# [Set problem]
Where a line holds "frame", copy it.
....
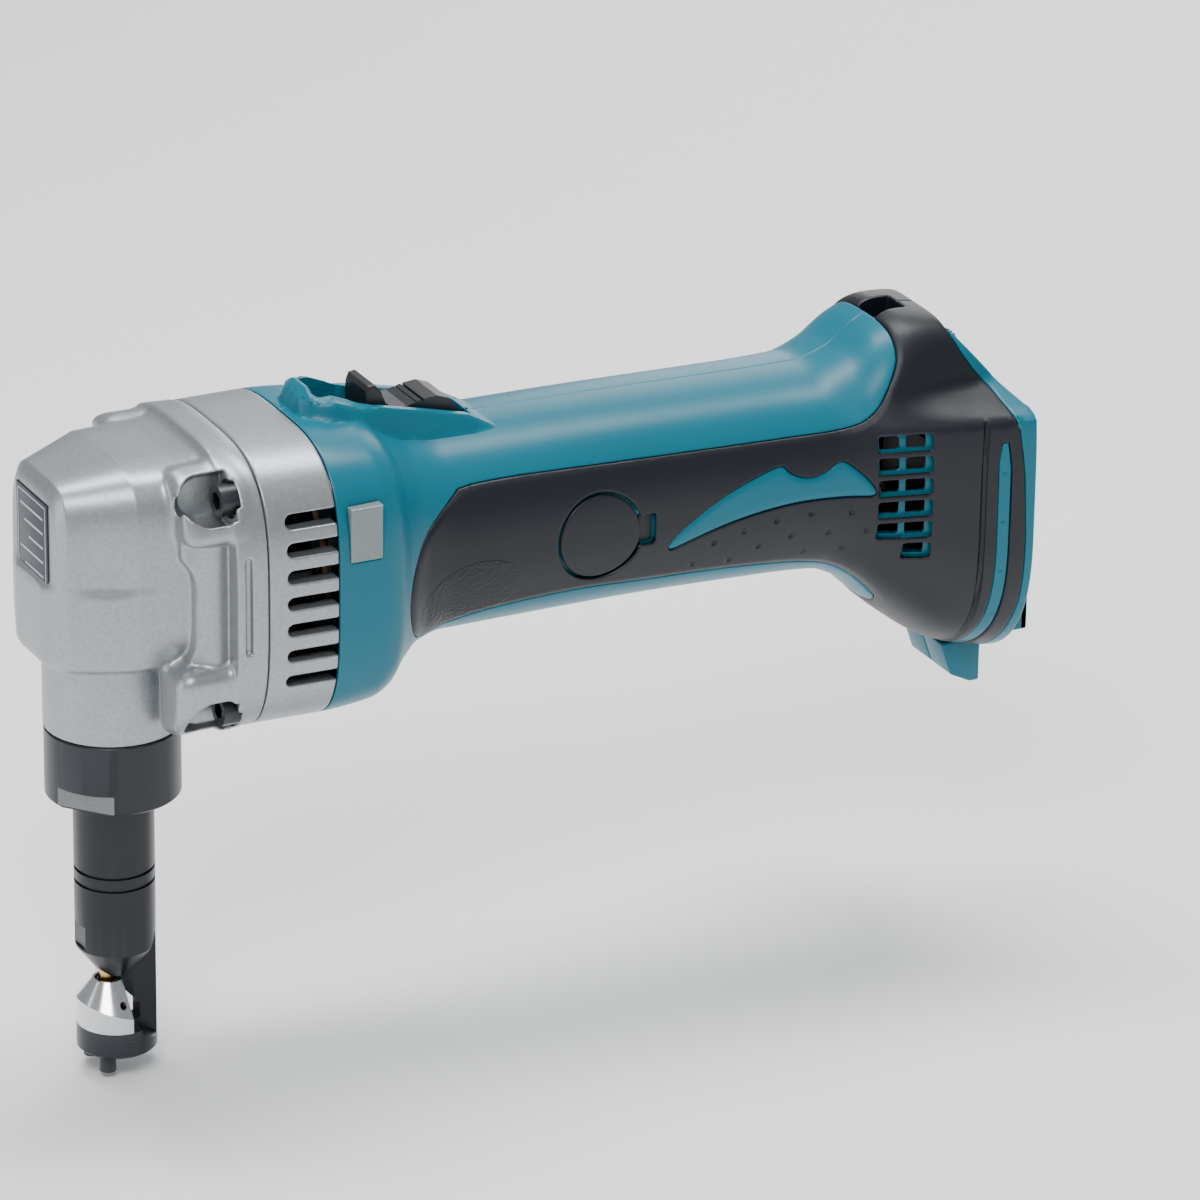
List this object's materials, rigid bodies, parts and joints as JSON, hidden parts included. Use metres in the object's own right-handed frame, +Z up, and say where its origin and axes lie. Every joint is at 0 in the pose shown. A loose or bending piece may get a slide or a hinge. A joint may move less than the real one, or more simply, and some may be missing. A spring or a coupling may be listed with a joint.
{
  "type": "cordless nibbler",
  "caption": "Cordless sheet-metal nibbler: cast gear head with a vertical die holder, round motor handle, slide switch and a battery slide mount at the back.",
  "frame": {"origin": "on the die holder's axis, level with the lower face of the lock nut", "axes": "+Z up along the die holder, +X back along the handle to the battery mount, -Y the side with the lamp"},
  "size_m": [0.276, 0.0764, 0.1804],
  "materials": {
    "cast_alloy": "satin paint over a cast surface",
    "machined_alloy": "machined",
    "label": "printed plate with plain lines",
    "black_oxide": "black oxide on turned steel",
    "polished_steel": "ground and polished",
    "gold_coating": "hard gold-coloured coating",
    "bearing_steel": "ground",
    "ground_steel": "ground",
    "bronze": "sintered",
    "seal_rubber": "matte",
    "laminations": "stacked sheet",
    "copper": "bare metal",
    "yoke_steel": "plated",
    "ferrite": "sintered",
    "carbon": "pressed",
    "spring_steel": "wire",
    "black_plastic": "fine moulded texture",
    "teal_plastic": "glossy moulded",
    "soft_grip": "satin overmould",
    "screw_steel": "black screws",
    "lens_plastic": "frosted clear plastic",
    "circuit_board": "board"
  },
  "bodies": {
    "tool_body": {"gear_housing": "cast_alloy", "gauge_plate": "label", "head_screws": "black_oxide", "motor_bracket": "cast_alloy", "bearing_plate": "machined_alloy", "slider_bush": "bronze", "holder_seal": "seal_rubber", "crank_front_bearing": "bearing_steel", "crank_rear_bearing": "bearing_steel", "motor_front_bearing": "bearing_steel", "motor_rear_bearing": "bearing_steel", "motor_yoke": "yoke_steel", "field_magnets": "ferrite", "motor_end_bell": "black_plastic", "brush_holders": "copper", "carbon_brushes": "carbon", "brush_springs": "spring_steel", "brush_caps": "black_plastic", "housing_left": "teal_plastic", "housing_right": "teal_plastic", "grip_left": "soft_grip", "grip_right": "soft_grip", "housing_screws": "screw_steel", "lamp_lens": "lens_plastic", "lamp_board": "circuit_board", "switch_unit": "black_plastic", "controller": "black_plastic", "terminal_block": "black_plastic", "terminals": "copper"},
    "nut": {"lock_nut": "black_oxide"},
    "holder": {"die_holder": "black_oxide", "die": "polished_steel", "die_bolts": "black_oxide"},
    "slider": {"punch_slider": "ground_steel"},
    "punch": {"punch": "gold_coating"},
    "crank": {"crankshaft": "ground_steel", "crank_roller": "bearing_steel", "crank_gear": "ground_steel"},
    "rotor": {"armature_shaft": "ground_steel", "armature_core": "laminations", "armature_windings": "copper", "commutator": "copper", "cooling_fan": "black_plastic", "motor_pinion": "ground_steel"},
    "switch_slide": {"switch_carriage": "black_plastic", "switch_rod": "black_plastic"},
    "switch_rocker": {"switch_lever": "black_plastic"},
    "cover_left": {"brush_cover_left": "soft_grip"},
    "cover_right": {"brush_cover_right": "soft_grip"}
  },
  "joints": [
    {"name": "holder_swivel", "type": "hinge", "parent": "tool_body", "child": "holder", "pos_m": [0, 0, 0], "axis": [0, 0, 1], "range_deg": [-90, 180]},
    {"name": "nut_turn", "type": "hinge", "parent": "tool_body", "child": "nut", "pos_m": [0, 0, 0], "axis": [0, 0, -1], "range_deg": [0, 180]},
    {"name": "crank_turn", "type": "hinge", "parent": "tool_body", "child": "crank", "pos_m": [0, 0, 0.0732], "axis": [1, 0, 0], "range_deg": [0, 180]},
    {"name": "rotor_turn", "type": "hinge", "parent": "tool_body", "child": "rotor", "pos_m": [0, 0, 0.05815], "axis": [1, 0, 0], "range_deg": [-720, 720]},
    {"name": "punch_stroke", "type": "slide", "parent": "tool_body", "child": "slider", "axis": [0, 0, -1], "range_m": [0, 0.006]},
    {"name": "punch_swivel", "type": "hinge", "parent": "slider", "child": "punch", "pos_m": [0, 0, 0], "axis": [0, 0, 1], "range_deg": [-90, 180]},
    {"name": "switch_travel", "type": "slide", "parent": "tool_body", "child": "switch_slide", "axis": [-1, 0, 0], "range_m": [0, 0.006], "stiffness_N_per_m": 120, "springref_m": -0.002},
    {"name": "switch_lock", "type": "hinge", "parent": "switch_slide", "child": "switch_rocker", "pos_m": [0.079, 0, 0.0885], "axis": [0, -1, 0], "range_deg": [0, 3], "stiffness_Nm_per_rad": 0.3, "springref_deg": -2.86},
    {"name": "cover_left_pull", "type": "slide", "parent": "tool_body", "child": "cover_left", "axis": [0, -1, 0], "range_m": [0, 0.012]},
    {"name": "cover_right_pull", "type": "slide", "parent": "tool_body", "child": "cover_right", "axis": [0, 1, 0], "range_m": [0, 0.012]}
  ],
  "couplings": [
    {"joint": "crank_turn", "follows": "punch_stroke", "rad_per_m": 523.6},
    {"joint": "rotor_turn", "follows": "punch_stroke", "rad_per_m": -1978},
    {"joint": "punch_swivel", "follows": "holder_swivel", "ratio": 1}
  ]
}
....
# [The result]
List this object's materials, rigid bodies, parts and joints as JSON, hidden parts included. Use metres in the object's own right-handed frame, +Z up, and say where its origin and axes lie. Every joint is at 0 in the pose shown. A loose or bending piece may get a slide or a hinge. A joint may move less than the real one, or more simply, and some may be missing. A spring or a coupling may be listed with a joint.
  "frame": {"origin": "on the die holder's axis, level with the lower face of the lock nut", "axes": "+Z up along the die holder, +X back along the handle to the battery mount, -Y the side with the lamp"},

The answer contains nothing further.